__Source material__:

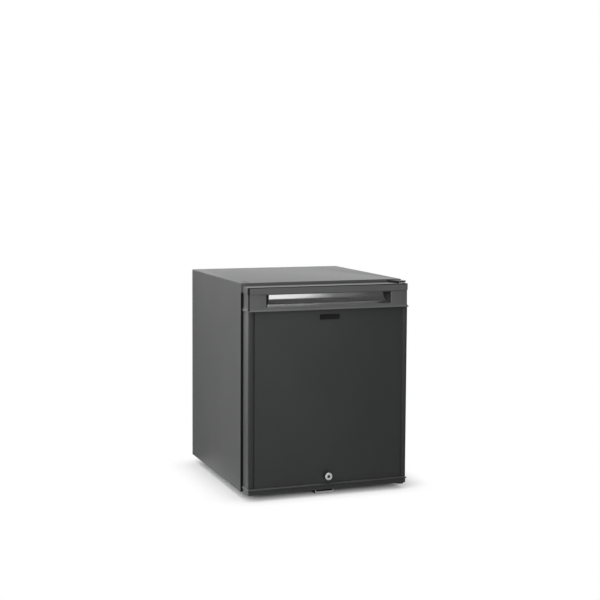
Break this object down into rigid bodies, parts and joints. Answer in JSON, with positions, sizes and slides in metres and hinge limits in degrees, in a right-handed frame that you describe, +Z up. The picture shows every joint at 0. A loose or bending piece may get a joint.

...

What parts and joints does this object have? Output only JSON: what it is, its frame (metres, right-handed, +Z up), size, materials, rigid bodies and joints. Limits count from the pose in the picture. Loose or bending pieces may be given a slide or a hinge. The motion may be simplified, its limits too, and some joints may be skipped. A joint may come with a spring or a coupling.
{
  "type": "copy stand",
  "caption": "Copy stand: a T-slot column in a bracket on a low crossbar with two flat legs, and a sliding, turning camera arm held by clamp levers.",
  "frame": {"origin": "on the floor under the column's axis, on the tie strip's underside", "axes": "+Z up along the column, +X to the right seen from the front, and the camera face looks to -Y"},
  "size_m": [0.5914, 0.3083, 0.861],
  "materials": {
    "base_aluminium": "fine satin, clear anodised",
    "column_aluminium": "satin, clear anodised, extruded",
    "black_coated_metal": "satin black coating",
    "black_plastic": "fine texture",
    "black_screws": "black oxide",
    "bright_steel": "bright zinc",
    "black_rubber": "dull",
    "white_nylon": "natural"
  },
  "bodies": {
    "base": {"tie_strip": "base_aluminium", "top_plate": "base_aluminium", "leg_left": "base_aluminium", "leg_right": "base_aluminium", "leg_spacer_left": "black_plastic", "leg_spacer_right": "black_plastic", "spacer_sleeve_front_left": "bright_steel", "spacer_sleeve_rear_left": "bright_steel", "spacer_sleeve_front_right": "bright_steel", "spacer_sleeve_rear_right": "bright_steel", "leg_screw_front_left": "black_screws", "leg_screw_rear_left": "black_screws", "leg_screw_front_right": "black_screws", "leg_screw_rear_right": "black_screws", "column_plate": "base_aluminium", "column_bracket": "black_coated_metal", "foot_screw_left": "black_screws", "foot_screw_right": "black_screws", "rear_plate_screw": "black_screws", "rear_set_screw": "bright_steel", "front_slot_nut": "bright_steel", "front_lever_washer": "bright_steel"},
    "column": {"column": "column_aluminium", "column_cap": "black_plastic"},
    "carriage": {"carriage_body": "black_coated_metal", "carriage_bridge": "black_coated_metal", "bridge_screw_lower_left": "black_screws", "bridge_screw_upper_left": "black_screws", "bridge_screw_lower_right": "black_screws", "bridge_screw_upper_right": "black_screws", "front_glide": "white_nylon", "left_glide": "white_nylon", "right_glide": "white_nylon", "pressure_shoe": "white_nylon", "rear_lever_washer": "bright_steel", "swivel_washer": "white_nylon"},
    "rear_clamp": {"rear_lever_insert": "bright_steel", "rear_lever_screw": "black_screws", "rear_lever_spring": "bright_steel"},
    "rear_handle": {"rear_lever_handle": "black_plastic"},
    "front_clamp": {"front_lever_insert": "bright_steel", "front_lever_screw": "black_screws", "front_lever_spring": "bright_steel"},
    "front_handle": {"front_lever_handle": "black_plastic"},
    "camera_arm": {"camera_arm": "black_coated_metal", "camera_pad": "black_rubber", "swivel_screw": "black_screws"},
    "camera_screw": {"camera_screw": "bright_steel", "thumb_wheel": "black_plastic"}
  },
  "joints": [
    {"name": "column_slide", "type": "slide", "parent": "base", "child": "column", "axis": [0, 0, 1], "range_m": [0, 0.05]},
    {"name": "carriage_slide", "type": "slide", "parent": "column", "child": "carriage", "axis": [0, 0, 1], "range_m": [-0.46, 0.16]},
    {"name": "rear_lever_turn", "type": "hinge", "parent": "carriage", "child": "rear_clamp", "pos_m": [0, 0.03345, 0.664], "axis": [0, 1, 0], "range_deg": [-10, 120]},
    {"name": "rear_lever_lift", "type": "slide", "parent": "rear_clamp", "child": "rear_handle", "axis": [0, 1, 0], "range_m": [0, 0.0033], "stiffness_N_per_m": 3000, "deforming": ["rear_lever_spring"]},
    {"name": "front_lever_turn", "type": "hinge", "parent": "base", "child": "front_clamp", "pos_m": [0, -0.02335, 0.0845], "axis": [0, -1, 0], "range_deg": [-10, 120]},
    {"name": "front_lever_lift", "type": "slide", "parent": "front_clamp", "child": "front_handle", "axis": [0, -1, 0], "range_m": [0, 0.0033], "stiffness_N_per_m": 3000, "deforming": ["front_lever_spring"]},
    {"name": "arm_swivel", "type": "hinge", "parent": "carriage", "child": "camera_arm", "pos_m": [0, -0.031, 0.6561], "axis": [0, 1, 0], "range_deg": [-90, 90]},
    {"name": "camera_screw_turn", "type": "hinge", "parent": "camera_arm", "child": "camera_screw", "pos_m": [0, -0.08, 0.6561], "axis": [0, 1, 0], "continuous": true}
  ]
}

* * *

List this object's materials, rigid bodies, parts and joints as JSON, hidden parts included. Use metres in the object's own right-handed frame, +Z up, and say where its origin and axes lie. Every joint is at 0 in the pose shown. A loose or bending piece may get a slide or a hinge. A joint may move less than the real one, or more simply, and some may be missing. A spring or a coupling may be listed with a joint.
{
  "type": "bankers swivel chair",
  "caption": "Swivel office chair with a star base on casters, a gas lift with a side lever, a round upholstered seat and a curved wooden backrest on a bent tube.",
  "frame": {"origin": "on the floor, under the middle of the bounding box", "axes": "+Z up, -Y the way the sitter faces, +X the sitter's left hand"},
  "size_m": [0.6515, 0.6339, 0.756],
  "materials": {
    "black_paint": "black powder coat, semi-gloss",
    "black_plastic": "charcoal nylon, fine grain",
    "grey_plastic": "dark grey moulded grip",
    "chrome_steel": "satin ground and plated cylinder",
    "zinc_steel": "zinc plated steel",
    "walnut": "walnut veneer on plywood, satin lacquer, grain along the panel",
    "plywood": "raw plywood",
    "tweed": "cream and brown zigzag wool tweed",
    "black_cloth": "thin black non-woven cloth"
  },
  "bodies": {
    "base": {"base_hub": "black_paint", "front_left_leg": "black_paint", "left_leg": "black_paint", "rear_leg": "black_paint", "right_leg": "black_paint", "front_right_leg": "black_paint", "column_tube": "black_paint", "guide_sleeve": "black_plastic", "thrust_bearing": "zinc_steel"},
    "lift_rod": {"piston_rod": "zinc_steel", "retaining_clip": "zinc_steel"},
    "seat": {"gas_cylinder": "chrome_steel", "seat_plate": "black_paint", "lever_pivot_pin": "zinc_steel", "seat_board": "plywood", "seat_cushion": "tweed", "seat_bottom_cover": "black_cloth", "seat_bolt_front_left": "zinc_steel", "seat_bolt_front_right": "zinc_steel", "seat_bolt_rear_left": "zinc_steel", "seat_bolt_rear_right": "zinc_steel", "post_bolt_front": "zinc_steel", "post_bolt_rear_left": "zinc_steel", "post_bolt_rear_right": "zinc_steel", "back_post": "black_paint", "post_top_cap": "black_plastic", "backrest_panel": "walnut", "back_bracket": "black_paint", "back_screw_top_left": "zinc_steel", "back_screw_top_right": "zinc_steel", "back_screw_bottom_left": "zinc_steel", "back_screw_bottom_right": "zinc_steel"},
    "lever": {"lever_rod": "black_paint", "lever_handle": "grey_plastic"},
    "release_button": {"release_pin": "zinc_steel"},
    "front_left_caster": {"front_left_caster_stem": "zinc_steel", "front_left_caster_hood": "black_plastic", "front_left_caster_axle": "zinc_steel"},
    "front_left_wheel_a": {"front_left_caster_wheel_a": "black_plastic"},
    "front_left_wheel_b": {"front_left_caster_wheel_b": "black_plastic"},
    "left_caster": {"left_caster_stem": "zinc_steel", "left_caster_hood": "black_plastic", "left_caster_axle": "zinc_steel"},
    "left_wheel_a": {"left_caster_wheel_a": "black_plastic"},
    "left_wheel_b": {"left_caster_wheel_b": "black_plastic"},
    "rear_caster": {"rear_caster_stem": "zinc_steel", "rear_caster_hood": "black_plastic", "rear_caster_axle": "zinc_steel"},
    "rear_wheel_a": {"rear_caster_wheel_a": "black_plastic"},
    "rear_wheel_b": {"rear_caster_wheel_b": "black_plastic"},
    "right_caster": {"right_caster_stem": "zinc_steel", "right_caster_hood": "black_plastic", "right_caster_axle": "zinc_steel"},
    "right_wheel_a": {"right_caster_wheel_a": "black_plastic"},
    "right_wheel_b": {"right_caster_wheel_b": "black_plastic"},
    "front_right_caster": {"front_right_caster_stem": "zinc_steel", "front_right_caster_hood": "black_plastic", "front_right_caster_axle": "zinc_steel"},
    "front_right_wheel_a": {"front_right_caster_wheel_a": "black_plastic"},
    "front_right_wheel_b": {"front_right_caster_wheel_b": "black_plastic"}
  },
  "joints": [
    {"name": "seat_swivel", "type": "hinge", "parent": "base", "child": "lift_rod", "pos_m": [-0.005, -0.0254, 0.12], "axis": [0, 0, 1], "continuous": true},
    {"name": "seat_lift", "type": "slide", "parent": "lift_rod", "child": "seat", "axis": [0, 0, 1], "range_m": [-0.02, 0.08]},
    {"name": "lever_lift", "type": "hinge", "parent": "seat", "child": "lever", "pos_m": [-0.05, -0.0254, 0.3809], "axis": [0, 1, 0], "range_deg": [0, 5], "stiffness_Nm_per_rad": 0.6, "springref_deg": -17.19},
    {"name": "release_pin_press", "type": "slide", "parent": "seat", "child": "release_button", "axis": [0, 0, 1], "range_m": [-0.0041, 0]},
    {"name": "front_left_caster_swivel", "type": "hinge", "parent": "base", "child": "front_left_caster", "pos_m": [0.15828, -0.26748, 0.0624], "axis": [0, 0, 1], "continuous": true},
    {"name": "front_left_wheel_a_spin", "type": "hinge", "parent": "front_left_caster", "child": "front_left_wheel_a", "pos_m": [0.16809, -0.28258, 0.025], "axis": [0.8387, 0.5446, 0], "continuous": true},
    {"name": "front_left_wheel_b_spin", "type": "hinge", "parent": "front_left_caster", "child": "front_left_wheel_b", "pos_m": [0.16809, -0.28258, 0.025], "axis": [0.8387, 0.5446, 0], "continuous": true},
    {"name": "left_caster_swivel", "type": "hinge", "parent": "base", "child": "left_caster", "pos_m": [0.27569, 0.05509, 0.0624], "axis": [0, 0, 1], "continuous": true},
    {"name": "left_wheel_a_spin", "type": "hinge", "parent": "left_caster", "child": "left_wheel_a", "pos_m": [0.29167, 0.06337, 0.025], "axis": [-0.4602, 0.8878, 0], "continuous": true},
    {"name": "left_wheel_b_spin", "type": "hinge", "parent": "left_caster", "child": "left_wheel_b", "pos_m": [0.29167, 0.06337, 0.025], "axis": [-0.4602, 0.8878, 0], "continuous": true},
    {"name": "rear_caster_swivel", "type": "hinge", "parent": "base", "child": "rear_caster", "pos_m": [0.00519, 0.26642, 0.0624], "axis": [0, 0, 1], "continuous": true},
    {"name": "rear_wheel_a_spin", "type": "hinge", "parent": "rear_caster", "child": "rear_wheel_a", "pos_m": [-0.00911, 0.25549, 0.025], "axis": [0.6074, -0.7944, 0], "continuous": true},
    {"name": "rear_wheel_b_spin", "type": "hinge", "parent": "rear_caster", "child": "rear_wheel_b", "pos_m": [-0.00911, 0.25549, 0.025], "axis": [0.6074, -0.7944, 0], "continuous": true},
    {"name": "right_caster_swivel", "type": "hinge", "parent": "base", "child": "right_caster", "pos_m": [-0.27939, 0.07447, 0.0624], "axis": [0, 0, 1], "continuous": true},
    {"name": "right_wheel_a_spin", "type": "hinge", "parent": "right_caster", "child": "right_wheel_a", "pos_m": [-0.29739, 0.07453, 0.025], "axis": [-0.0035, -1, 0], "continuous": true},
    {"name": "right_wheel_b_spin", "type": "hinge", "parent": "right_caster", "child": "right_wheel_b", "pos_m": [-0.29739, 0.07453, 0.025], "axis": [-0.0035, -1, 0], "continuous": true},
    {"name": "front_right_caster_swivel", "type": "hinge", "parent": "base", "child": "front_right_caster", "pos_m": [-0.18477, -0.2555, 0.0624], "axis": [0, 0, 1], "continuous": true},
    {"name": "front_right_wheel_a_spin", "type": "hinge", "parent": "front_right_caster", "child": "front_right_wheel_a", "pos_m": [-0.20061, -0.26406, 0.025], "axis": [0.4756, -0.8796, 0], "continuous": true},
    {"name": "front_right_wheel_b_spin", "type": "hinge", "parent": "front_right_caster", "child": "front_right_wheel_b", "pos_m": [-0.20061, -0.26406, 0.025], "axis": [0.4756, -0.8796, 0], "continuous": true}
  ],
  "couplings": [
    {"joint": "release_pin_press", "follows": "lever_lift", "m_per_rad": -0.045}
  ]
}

__Objective__:
From the listing above, copy every line that includes the word "JSON".

__Written response__:
Break this object down into rigid bodies, parts and joints. Answer in JSON, with positions, sizes and slides in metres and hinge limits in degrees, in a right-handed frame that you describe, +Z up. The picture shows every joint at 0. A loose or bending piece may get a joint.
What parts and joints does this object have? Output only JSON: what it is, its frame (metres, right-handed, +Z up), size, materials, rigid bodies and joints. Limits count from the pose in the picture. Loose or bending pieces may be given a slide or a hinge. The motion may be simplified, its limits too, and some joints may be skipped. A joint may come with a spring or a coupling.
List this object's materials, rigid bodies, parts and joints as JSON, hidden parts included. Use metres in the object's own right-handed frame, +Z up, and say where its origin and axes lie. Every joint is at 0 in the pose shown. A loose or bending piece may get a slide or a hinge. A joint may move less than the real one, or more simply, and some may be missing. A spring or a coupling may be listed with a joint.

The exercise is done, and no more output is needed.